Frontiers in Psychiatry (Feb 2019)

Neuroimaging Correlates of Suicidality in Decision-Making Circuits in Posttraumatic Stress Disorder

  • Jennifer Barredo,
  • Jennifer Barredo,
  • Emily Aiken,
  • Mascha van 't Wout-Frank,
  • Mascha van 't Wout-Frank,
  • Benjamin D. Greenberg,
  • Benjamin D. Greenberg,
  • Benjamin D. Greenberg,
  • Linda L. Carpenter,
  • Linda L. Carpenter,
  • Linda L. Carpenter,
  • Noah S. Philip,
  • Noah S. Philip,
  • Noah S. Philip

DOI
https://doi.org/10.3389/fpsyt.2019.00044
Journal volume & issue
Vol. 10

Abstract

Read online

In depression, brain and behavioral correlates of decision-making differ between individuals with and without suicidal thoughts and behaviors. Though promising, it remains unknown if these potential biomarkers of suicidality will generalize to other high-risk clinical populations.
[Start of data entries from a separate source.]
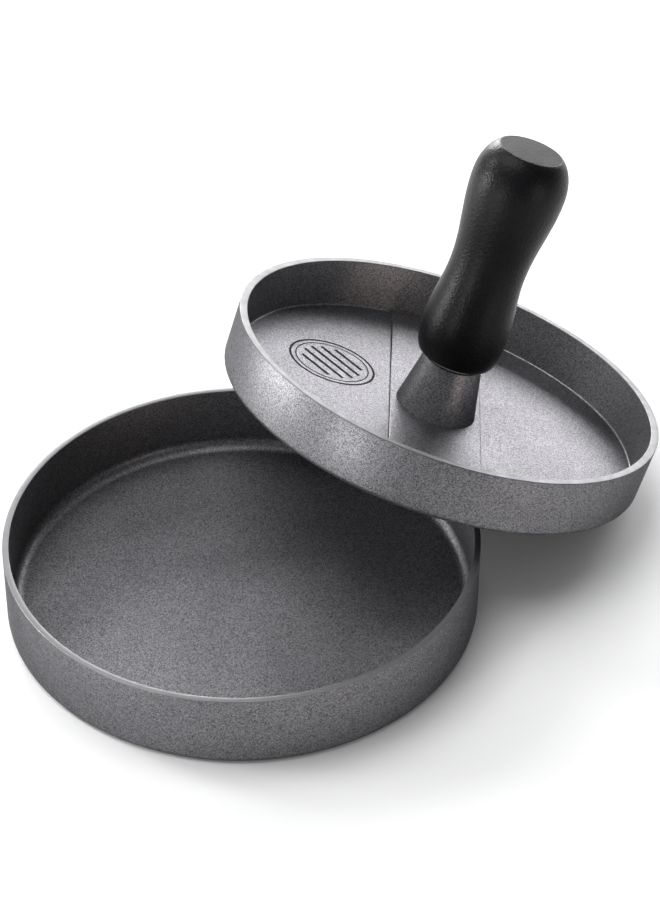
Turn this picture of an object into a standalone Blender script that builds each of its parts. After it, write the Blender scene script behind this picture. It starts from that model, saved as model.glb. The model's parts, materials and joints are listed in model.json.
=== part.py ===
"""Patty press: a cast tray and a press plate with a screwed-on grip, leaning on the tray's lip.

Metres, +Z up. The origin is the centre of the tray's flat underside, and the press leans towards
+X. Everything that belongs to the press is modelled upright about its own axis, with the underside
of the plate at zero, and is then placed by one empty.
"""

import math

import bmesh
import bpy
from mathutils import Matrix, Vector

MM = 0.001

# Gaps
TOUCH_GAP = 0.3 * MM
TABLE_GAP = 0.2 * MM
SUNK = 0.8 * MM

# Tray
TRAY_RADIUS = 60.0 * MM
TRAY_HEIGHT = 20.9 * MM
TRAY_WALL = 1.65 * MM
TRAY_FLOOR = 2.6 * MM
TRAY_DRAFT = 0.3 * MM
TRAY_FOOT_EDGE = 2.0 * MM
TRAY_INNER_FILLET = 3.0 * MM
LIP_EDGE = 0.25 * MM

# Press plate
PATTY_CLEARANCE = 1.15 * MM
PLATE_HEIGHT = 15.9 * MM
PLATE_WALL = 2.1 * MM
PLATE_FLOOR = 2.8 * MM
PLATE_DRAFT = 0.4 * MM
PLATE_INNER_DRAFT = 0.9 * MM
PLATE_FOOT_EDGE = 1.5 * MM
PLATE_INNER_FILLET = 0.8 * MM

# Raised band across the plate's floor
BAND_WIDTH = 24.8 * MM
BAND_RISE = 0.75 * MM
BAND_EDGE = 0.3 * MM
BAND_TURN = math.radians(51.7)

# Ribs under the plate
RIB_COUNT = 7
RIB_PITCH = 12.5 * MM
RIB_WIDTH = 3.4 * MM
RIB_TIP_SHARE = 0.6
RIB_DROP = 2.2 * MM
RIB_EDGE = 0.4 * MM
RIB_MARGIN = 9.5 * MM

# Boss
BOSS_BASE_RADIUS = 10.9 * MM
BOSS_TOP_RADIUS = 7.8 * MM
BOSS_ABOVE_RIM = 1.8 * MM
BOSS_EDGE = 0.3 * MM
BOSS_FILLET = 0.8 * MM

# Screwed joint of the handle
STUD_RADIUS = 4.0 * MM
STUD_EDGE = 0.5 * MM
STUD_IN_BOSS = 10.0 * MM
STUD_IN_INSERT = 14.0 * MM
HOLE_SPARE = 2.0 * MM
INSERT_WALL = 1.9 * MM
INSERT_LENGTH = 16.0 * MM
INSERT_EDGE = 0.4 * MM
WASHER_THICKNESS = 0.6 * MM
WASHER_OVERHANG = 0.2 * MM
WASHER_EDGE = 0.15 * MM

# Grip: a turned pin shape, its heights counted from its own lower end
GRIP_LENGTH = 60.0 * MM
GRIP_FOOT_RADIUS = 9.3 * MM
GRIP_LOWER_RADIUS = 11.4 * MM
GRIP_LOWER_HEIGHT = 9.0 * MM
GRIP_WAIST_RADIUS = 9.95 * MM
GRIP_WAIST_HEIGHT = 26.2 * MM
GRIP_UPPER_RADIUS = 12.4 * MM
GRIP_SHOULDER = 9.8 * MM
GRIP_CAP_RADIUS = 8.3 * MM
GRIP_SHOULDER_SWEEP = math.radians(70)

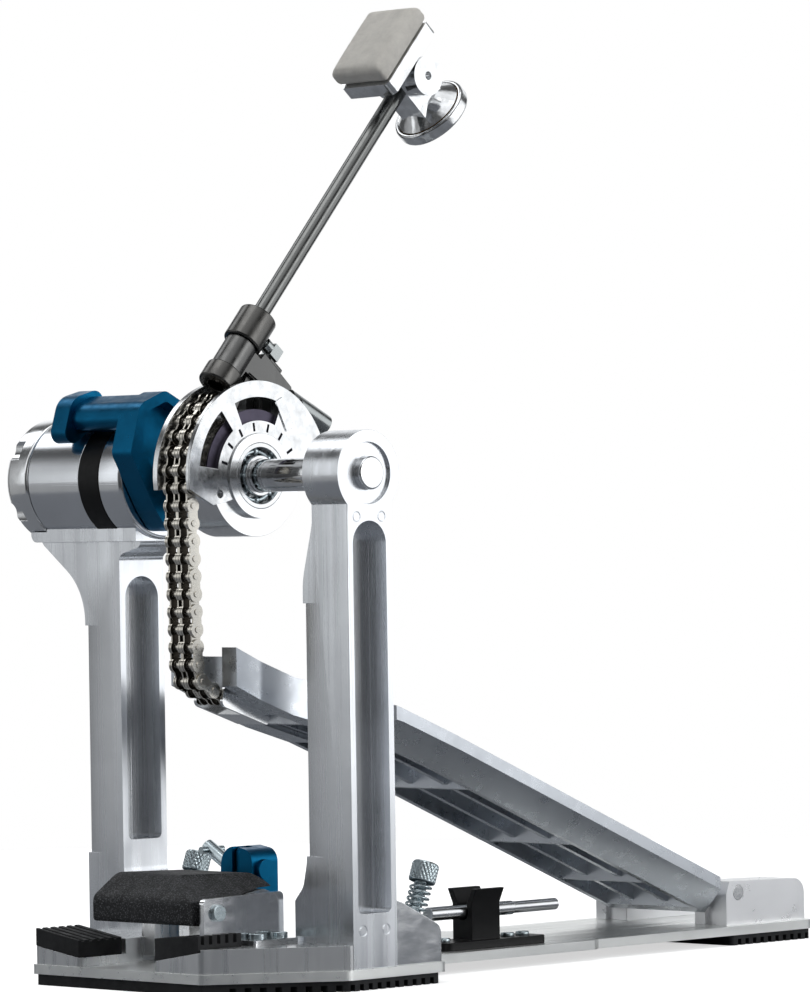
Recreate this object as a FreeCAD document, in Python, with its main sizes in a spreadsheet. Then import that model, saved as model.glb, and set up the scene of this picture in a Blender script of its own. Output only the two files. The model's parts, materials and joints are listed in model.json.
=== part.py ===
"""Bass drum pedal: chain drive, two uprights, spring housing, hoop clamp, spurs and two-sided beater.

Frame: X runs along the axle towards the open upright, -Y points at the drum, +Z is up.
The origin is on the floor, under the middle of the axle. Millimetres.
"""
import FreeCAD
import Part
import Sketcher
import math
import os
import re
from FreeCAD import Placement, Rotation, Vector

SIZES = {
    # levels
    "axle_height": 183.0, "foot_thick": 4.0, "plate_thick": 3.5, "yoke_thick": 8.7,
    # base plate outline
    "front_edge": 57.4, "front_left": -49.5, "front_right": 39.4, "wing": 70.5, "wing_front": 14.0,
    "wing_back": 35.0, "tail_mid": 3.5, "tail_half": 39.0, "tail_end": 271.0, "tail_step": 2.5,
    "step_at": 140.0, "tooth_pitch": 4.4, "tooth_gap": 1.9, "tooth_deep": 2.4,
    # uprights
    "post_out": 69.2, "post_crease": 54.4, "post_in": 46.0, "post_half": 10.9, "facet_deep": 1.5,
    "pocket_half": 8.2, "pocket_low": 27.0, "pocket_top": 166.0, "pocket_deep": 9.0,
    "boss_size": 15.4, "boss_in": 51.2, "foot_in": 39.6, "foot_top": 31.0, "foot_arc": 12.0,
    "far_in": -51.0, "far_crease": -61.7, "far_out": -70.3, "saddle_half": 13.4, "saddle_top": 165.0,
    "saddle_low": 160.0, "saddle_far": -97.0, "saddle_near": -39.0,
    # axle and bearings
    "axle_size": 6.0, "axle_out": 71.2, "axle_end": -84.0, "bearing_size": 12.0, "bearing_wide": 6.0,
    "ball_size": 1.5, "ball_path": 9.0, "race_wall": 1.8, "fit_gap": 0.05,
    # drive wheel
    "chain_mid": 3.75, "wheel_size": 34.5, "drum_size": 24.2, "hub_size": 22.0, "flange_far": -6.2,
    "flange_thick": 2.4, "face_in": 11.2, "face_thick": 2.0, "hub_far": -8.0, "hub_near": 14.0,
    "seat_ring": 15.4, "tube_size": 9.5, "tube_end": -84.0, "wheel_from": 8.0, "wheel_to": 188.0,
    # duplex roller chain
    "pitch": 6.35, "pitch_size": 30.3, "plate_half": 2.9, "link_thin": 0.75, "roller_size": 1.65,
    "strand": 3.2, "inner_half": 1.6, "bush_bore": 1.25, "pin_size": 0.5,
    "toe_links": 3, "run_links": 10, "free_links": 5, "wrap_links": 1,
    # beater
    "shaft_size": 3.2, "lean": 40.8, "shaft_y": 11.7, "shaft_up": 60.3, "shaft_low": -29.5,
    "shaft_top": 119.5,
    "collar_size": 7.3, "sleeve_size": 6.0, "low_collar_size": 7.0, "pad_wide": 26.0, "pad_tall": 33.0,
    "pad_thick": 8.0, "disc_size": 15.0, "disc_y": 15.6, "head_mid": 115.8, "stop_lean": 13.8,
    "stop_y": 27.5, "stop_z": -18.9,
    # spring housing
    "house_size": 22.5, "house_wall": 2.5, "house_far": -88.0, "band_far": -60.0, "band_near": -49.0,
    "house_near": -37.0, "cap_far": -101.0, "spring_size": 14.5, "spring_wire": 2.2,
    # footboard
    "heel_y": 229.0, "heel_z": 20.0, "heel_pin": 3.0, "barrel_size": 6.6, "board_half": 33.5,
    "toe_half": 17.3, "toe_y": -20.0, "deck_thick": 3.5, "rail_deep": 13.0, "rail_slope": 8.5,
    "bracket_wide": 16.5,
    "bracket_gap": 18.0, "bracket_front": 222.0, "bracket_back": 268.0, "bracket_top": 24.6,
    # hoop clamp
    "jaw_left": -20.0, "jaw_right": 31.0, "jaw_front": -54.0, "channel_x": 33.0,
    "hinge_y": -17.0, "hinge_z": 29.0,
    # spurs and tool
    "spur_x": 60.0, "spur_y": 28.5, "spur_z": 24.0, "spur_tilt": 21.0, "spur_size": 2.5, "spur_head": 5.0,
    "tool_x": 30.0, "tool_z": 21.0, "tool_size": 2.6,
}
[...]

To preliminarily assess whether brain structure or function tracked suicidality in individuals with posttraumatic stress disorder (PTSD), we measured resting-state functional connectivity and cortical thickness in two functional networks involved in decision-making, a ventral fronto-striatal reward network and a lateral frontal cognitive control network. Neuroimaging data and self-reported suicidality ratings, and suicide-related hospitalization data were obtained from 50 outpatients with PTSD and also from 15 healthy controls, and all were subjected to seed-based resting-state functional connectivity and cortical thickness analyses using a priori seeds from reward and cognitive control networks. First, general linear models (GLM) were used to evaluate whether ROI-to-ROI functional connectivity was predictive of self-reported suicidality after false discovery rate (FDR)-correction for multiple comparisons and covariance of age and depression symptoms. Next, regional cortical thickness statistics were included as predictors of ROI-to-ROI functional connectivity in follow-up GLMs evaluating structure-function relationships. Functional connectivity between reward regions was positively correlated with suicidality (p-FDR ≤ 0.05). Functional connectivity of the lateral pars orbitalis to anterior cingulate/paracingulate control regions also tracked suicidality (p-FDR ≤ 0.05). Furthermore, cortical thickness in anterior cingulate/paracingulate was associated with functional correlates of suicidality in the control network (p-FDR < 0.05). These results provide a preliminary demonstration that biomarkers of suicidality in decision-making networks observed in depression may generalize to PTSD and highlight the promise of these circuits as transdiagnostic biomarkers of suicidality.